If you know what computer memory is, then you already know what a primary storage device is – the latter term is a lot fancier, but they mean the exact same thing. And no, "memory" is not the massive external hard drive you use to store your out-of-control collection of the finest cat GIFs in the world.
While a central processing unit (or CPU) performs the brainy functions of a computer, carrying out calculations and delegating tasks, memory helps out with those delegations by holding bits of data temporarily to keep the programs you have open up and running. Primary storage devices come in a few different forms, so strap in and put your memory cap on.
Primary Storage Devices
When it comes to examples of primary memory, random access memory (or RAM) is probably the most commonplace. RAM is computer hardware, usually in the form of memory modules like DRAM, from which data can be temporarily stored and retrieved. While a disc or hard drive accesses data in a specific sequence, RAM – as the name implies – is able to access it at random, making it a fast and efficient form of primary memory.

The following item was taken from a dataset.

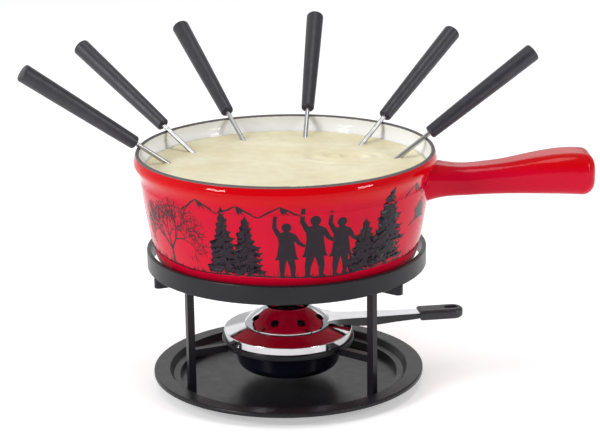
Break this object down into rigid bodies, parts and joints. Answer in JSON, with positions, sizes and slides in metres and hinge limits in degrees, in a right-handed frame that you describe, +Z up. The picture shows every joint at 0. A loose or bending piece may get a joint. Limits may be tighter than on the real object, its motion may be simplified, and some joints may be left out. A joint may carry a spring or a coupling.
{
  "type": "fondue set",
  "caption": "Fondue set: enamelled pot with side handle and fondue, forks on its rim, three-legged stand with burner, and round drip tray.",
  "frame": {"origin": "middle of the drip tray's underside, on the table", "axes": "+Z up, +X along the pot's handle, +Y to the back where the forks lean"},
  "size_m": [0.4313, 0.313, 0.2565],
  "materials": {
    "enamel": "glossy red enamel outside, white enamel inside, bare dark rim",
    "fondue": "soft satin melted cheese",
    "fork_plastic": "fine matte",
    "stainless": "polished stainless steel",
    "black_paint": "satin black paint",
    "cup_enamel": "glossy black enamel",
    "chrome": "polished",
    "tinplate": "satin",
    "gel": "translucent fuel paste",
    "grip_plastic": "satin"
  },
  "bodies": {
    "tray": {"tray": "black_paint"},
    "stand": {"stand_ring": "black_paint", "burner_ring": "black_paint", "leg_1": "black_paint", "leg_2": "black_paint", "leg_3": "black_paint", "support_bar_1": "black_paint", "support_bar_2": "black_paint", "support_bar_3": "black_paint", "burner_arm_1": "black_paint", "burner_arm_2": "black_paint", "burner_arm_3": "black_paint"},
    "pot": {"pot": "enamel", "fondue": "fondue"},
    "burner": {"burner_cup": "cup_enamel", "fuel_tin": "tinplate", "fuel_gel": "gel"},
    "lid": {"burner_lid": "chrome"},
    "regulator": {"regulator": "chrome", "regulator_handle": "chrome", "burner_grip": "grip_plastic"},
    "fork_1": {"fork_1_handle": "fork_plastic", "fork_1_shaft": "stainless"},
    "fork_2": {"fork_2_handle": "fork_plastic", "fork_2_shaft": "stainless"},
    "fork_3": {"fork_3_handle": "fork_plastic", "fork_3_shaft": "stainless"},
    "fork_4": {"fork_4_handle": "fork_plastic", "fork_4_shaft": "stainless"},
    "fork_5": {"fork_5_handle": "fork_plastic", "fork_5_shaft": "stainless"},
    "fork_6": {"fork_6_handle": "fork_plastic", "fork_6_shaft": "stainless"}
  },
  "joints": [
    {"name": "stand_lift", "type": "slide", "parent": "tray", "child": "stand", "axis": [0, 0, 1], "range_m": [0, 0.03]},
    {"name": "pot_lift", "type": "slide", "parent": "stand", "child": "pot", "axis": [0, 0, 1], "range_m": [0, 0.1]},
    {"name": "burner_lift", "type": "slide", "parent": "stand", "child": "burner", "axis": [0, 0, 1], "range_m": [0, 0.027]},
    {"name": "lid_lift", "type": "slide", "parent": "burner", "child": "lid", "axis": [0, 0, 1], "range_m": [0, 0.006]},
    {"name": "regulator_turn", "type": "hinge", "parent": "lid", "child": "regulator", "pos_m": [0, 0, 0.05], "axis": [0, 0, 1], "range_deg": [0, 22.5]},
    {"name": "fork_1_draw", "type": "slide", "parent": "pot", "child": "fork_1", "axis": [-0.778, -0.2143, 0.5906], "range_m": [0, 0.11]},
    {"name": "fork_2_draw", "type": "slide", "parent": "pot", "child": "fork_2", "axis": [-0.6659, 0.5354, 0.5195], "range_m": [0, 0.11]},
    {"name": "fork_3_draw", "type": "slide", "parent": "pot", "child": "fork_3", "axis": [-0.3927, 0.7323, 0.5563], "range_m": [0, 0.11]},
    {"name": "fork_4_draw", "type": "slide", "parent": "pot", "child": "fork_4", "axis": [0.0812, 0.7997, 0.5948], "range_m": [0, 0.11]},
    {"name": "fork_5_draw", "type": "slide", "parent": "pot", "child": "fork_5", "axis": [0.578, 0.609, 0.5432], "range_m": [0, 0.11]},
    {"name": "fork_6_draw", "type": "slide", "parent": "pot", "child": "fork_6", "axis": [0.7949, 0.2355, 0.5592], "range_m": [0, 0.11]}
  ]
}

Another primary memory example is cache. Cache, or CPU memory, serves as a high-speed memory access area reserved on your computer's main memory or storage device. Cache is actually a part of high-speed static RAM (SRAM), which requires a constant power source to keep its high-speed memory distribution going.
How Does RAM Work?
As soon as you boot your computer on, the CPU allocates parts of the computer's operating system to the primary memory, which allows the CPU to work faster and boot up your PC more quickly. This little microcosm is a pretty good example of how RAM and primary memory works in a nutshell: once the computer is up and running, the CPU continues to hand off various tasks to the memory temporarily until you shut it off. Ideally, you're not aware of the process but it's largely what keeps your computer running smoothly and why high RAM amounts are so prominently advertised.

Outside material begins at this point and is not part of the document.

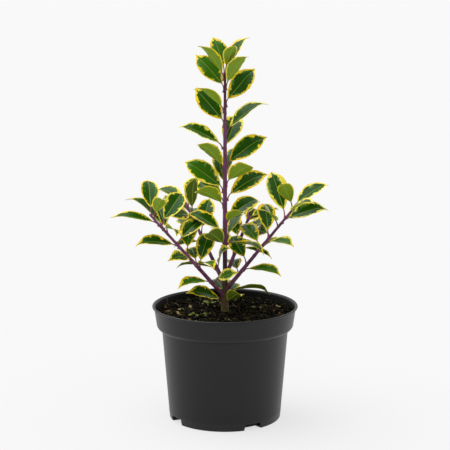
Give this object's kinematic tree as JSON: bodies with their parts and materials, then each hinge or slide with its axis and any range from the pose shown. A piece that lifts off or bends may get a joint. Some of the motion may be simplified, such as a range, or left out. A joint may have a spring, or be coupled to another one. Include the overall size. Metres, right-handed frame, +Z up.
{
  "type": "potted golden king highclere holly",
  "caption": "Young holly shrub in a round nursery pot: straight leader with rising boughs and broad, glossy green leaves edged in gold.",
  "frame": {"origin": "centre of the pot's flat underside", "axes": "+Z up along the trunk, +X to the right and +Y away from the viewer in the picture"},
  "size_m": [0.2793, 0.2023, 0.4964],
  "materials": {
    "pot_plastic": "satin charcoal moulded plastic",
    "potting_mix": "damp dark peat and bark with pale grit",
    "bark": "smooth purple bark, olive at the foot",
    "leaf": "glossy deep green leaves with bright gold margins"
  },
  "bodies": {
    "root": {"pot": "pot_plastic", "potting_mix": "potting_mix", "trunk": "bark", "bough_left": "bark", "bough_right": "bark", "bough_back_left": "bark", "bough_back_right": "bark", "foliage_foot": "leaf", "foliage_leader_low": "leaf", "foliage_leader_middle": "leaf", "foliage_leader_upper": "leaf", "foliage_leader_top": "leaf", "foliage_left": "leaf", "foliage_right": "leaf", "foliage_back_left": "leaf", "foliage_back_right": "leaf"}
  },
  "joints": []
}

That means that when your computer is running slow or visibly struggling, there's a good chance it doesn't have enough memory to tackle all the tasks you're throwing at it. So close a few programs and trying shutting down at least most of those 32 browser tabs you have open.

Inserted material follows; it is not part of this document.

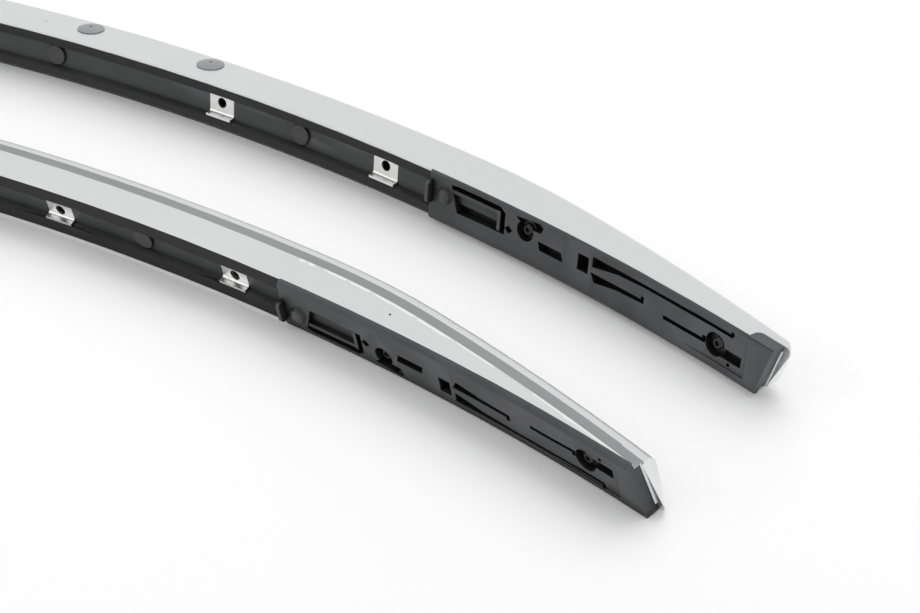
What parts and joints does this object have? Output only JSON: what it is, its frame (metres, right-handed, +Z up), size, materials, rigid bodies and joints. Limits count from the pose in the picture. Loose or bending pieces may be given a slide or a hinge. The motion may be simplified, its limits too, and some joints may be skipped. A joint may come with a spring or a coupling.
{
  "type": "roof side rails",
  "caption": "Pair of car roof side rails, each a bent aluminium section with black moulded feet, a channel liner and sheet brackets below.",
  "frame": {"origin": "middle of the pair's footprint, on the floor that both rails lie on", "axes": "+X along the rails, +Y from the near rail to the far rail and from mounting face to crown, +Z up"},
  "size_m": [1.4622, 0.364, 0.0445],
  "materials": {
    "rail_aluminium": "satin anodised",
    "cap_silver": "satin silver",
    "liner_plastic": "fine grain",
    "foot_plastic": "fine grain",
    "bracket_steel": "zinc plated",
    "pad_rubber": "matt",
    "plug_grey": "satin",
    "screw_steel": "zinc plated",
    "washer_steel": "zinc plated",
    "nut_steel": "zinc plated"
  },
  "bodies": {
    "root": {"near_rail": "rail_aluminium", "near_liner": "liner_plastic", "near_bracket_left_outer": "bracket_steel", "near_bracket_left_inner": "bracket_steel", "near_bracket_right_inner": "bracket_steel", "near_bracket_right_outer": "bracket_steel", "near_pad_left": "pad_rubber", "near_pad_middle": "pad_rubber", "near_pad_right": "pad_rubber", "near_plug_left_outer": "plug_grey", "near_plug_left_inner": "plug_grey", "near_plug_right_inner": "plug_grey", "near_plug_right_outer": "plug_grey", "near_foot_right": "foot_plastic", "near_foot_left": "foot_plastic", "near_cap_right": "cap_silver", "near_cap_left": "cap_silver", "near_foot_screws": "screw_steel", "near_foot_washers": "washer_steel", "near_foot_nuts": "nut_steel", "far_rail": "rail_aluminium", "far_liner": "liner_plastic", "far_bracket_left_outer": "bracket_steel", "far_bracket_left_inner": "bracket_steel", "far_bracket_right_inner": "bracket_steel", "far_bracket_right_outer": "bracket_steel", "far_pad_left": "pad_rubber", "far_pad_middle": "pad_rubber", "far_pad_right": "pad_rubber", "far_plug_left_outer": "plug_grey", "far_plug_left_inner": "plug_grey", "far_plug_right_inner": "plug_grey", "far_plug_right_outer": "plug_grey", "far_foot_right": "foot_plastic", "far_foot_left": "foot_plastic", "far_cap_right": "cap_silver", "far_cap_left": "cap_silver", "far_foot_screws": "screw_steel", "far_foot_washers": "washer_steel", "far_foot_nuts": "nut_steel"}
  },
  "joints": []
}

Remember that hard drive with the cat GIFs? Yeah, that's a type of secondary storage. Secondary storage hard drives, which store data for the long-term (while primary storage stores it for the short-term) include internal and external types. Smaller hard drives even include USB thumb drives or your smart phone when you hook it up to your computer for the express purpose of viewing or transferring files.
Optical media is another type of secondary storage. Though many modern computers lack optical disk drives, good old CDs and DVDs containing data are also secondary storage devices (technically, so are 3.5-inch floppy disks if you want to go really old-school, but we'll spare you that deep, deep dive for the moment).